Los ya conocidos mantienen su nivel con «Omander» siendo la pareja más adorable, Samuel y Carla desencajando mandíbulas y Lu malmetiendo en cuanto surge la posibilidad.
Muchos pueden presumir de haber hecho un gran trabajo pero, como sucedió en la temporada de estreno, Miguel Bernardeau sobresale en su particular viaje emocional que va desde el duelo al enamoramiento pasando por la ira o el simple dolor. El «pobre niño rico» marcado para siempre por la pérdida, que trata de llenar el vacío con lo primero que tiene a mano, ya sea un amor imposible, drogas o una fiesta improvisada.

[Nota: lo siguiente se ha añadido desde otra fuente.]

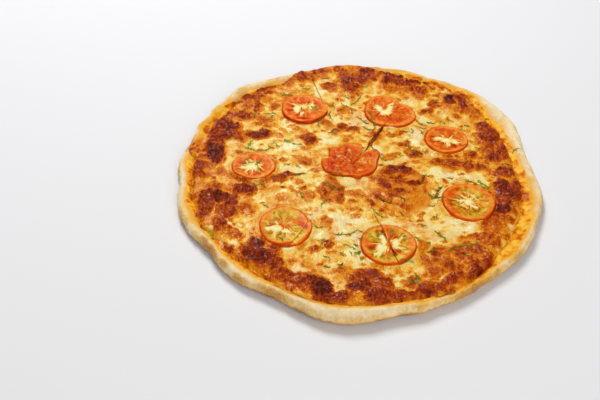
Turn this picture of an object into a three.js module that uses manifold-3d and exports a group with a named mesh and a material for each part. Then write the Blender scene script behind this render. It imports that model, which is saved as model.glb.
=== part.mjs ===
// A margherita pizza: thin stone-baked crust, tomato sauce, melted mozzarella, eight slices of
// tomato and shreds of green herb. It has been cut straight across four times, and the eight
// wedges still lie together. Millimetres, +Z up; the origin is under the middle, on the table.

import * as THREE from 'three';
import { mergeVertices } from 'three/addons/utils/BufferGeometryUtils.js';
import Module from 'manifold-3d';

// ---- driving dimensions -------------------------------------------------------------------

const CUT_CENTRE = [-5, 8.5];                       // where the four cuts cross
const CUT_BEARINGS = [17, 62, 106, 151, 197, 242, 286, 331];   // degrees from +X, as seen from above
const KERF = 0.4;                                   // width of a cut that has stayed shut
const BASE = 4;                                     // dough under the topping
const SAUCE = 1;
const CHEESE = 2.4;
const GAP = 0.3;                                    // between layers that lie on each other
const TUCK = 8;                                     // width over which the rim's underside lifts off the table
const RISE = 5;                                     // width over which the dough climbs to the rim

// The edge, read round the pizza from where the cuts cross: bearing, distance to the edge,
// width of bare crust, width of oily sauce showing inside it, and height of the rim.
const EDGE = [
  [0, 156.5, 10, 8, 9], [15, 159, 13, 6.5, 9.5], [30, 166, 12, 12, 9.5], [45, 160, 5, 7, 8.5],
  [60, 153.5, 4, 8, 8], [75, 151, 3.5, 7, 8], [90, 148, 3.5, 2, 8], [105, 143.5, 3.5, 2, 8],
  [120, 144, 9, 5, 10], [135, 149.5, 13.5, 3, 11.5], [150, 145.5, 4.5, 8, 9], [165, 143.5, 4, 8, 9],
  [180, 147, 7, 7, 9.5], [195, 149.5, 8.5, 5, 10], [210, 152, 8, 6, 10], [225, 153.5, 8.5, 5, 10],
  [240, 155, 8, 6, 10.5], [255, 161, 9, 4.5, 12], [270, 164.5, 11.5, 4.5, 12.5], [285, 158, 6, 7, 10.5],
  [300, 157.5, 3.5, 6, 9], [315, 157.5, 5, 7, 9], [330, 159, 5, 13, 9], [345, 157.5, 7, 9.5, 9],
];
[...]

Como no aspira a sentar cátedra, y sabe muy bien lo que es, a Élite se le pueden disculpar maneras que en otras circunstancias narrativas serían imperdonables. La última elipsis roba conversaciones fundamentales para algunos personajes, y nos lleva a un escenario que nos devuelve al punto de partida. Tal vez es imprescindible para dar continuidad a la historia, pero también puede resultar frustrante.
Por otra parte la velocidad de algunas tramas contrasta con la repetición de tropiezos amorosos que, en el caso de algún personaje, empieza a resultar agotador. Y el papel de la policía y de la justicia es tan incongruente como acostumbran estas historias, en las que lo que sirve para un personaje no vale para otro.
Defectos sin importancia para una producción que se conforma con ser la dosis anual del suspense, el lujo y el desenfreno de una generación de adolescentes que pasó su infancia en medio de una crisis pero, como dice «la Rebe», ha cambiado que algo «mola» por «está to Gucci». Pues eso, que el regreso de Élite «está to Gucci«.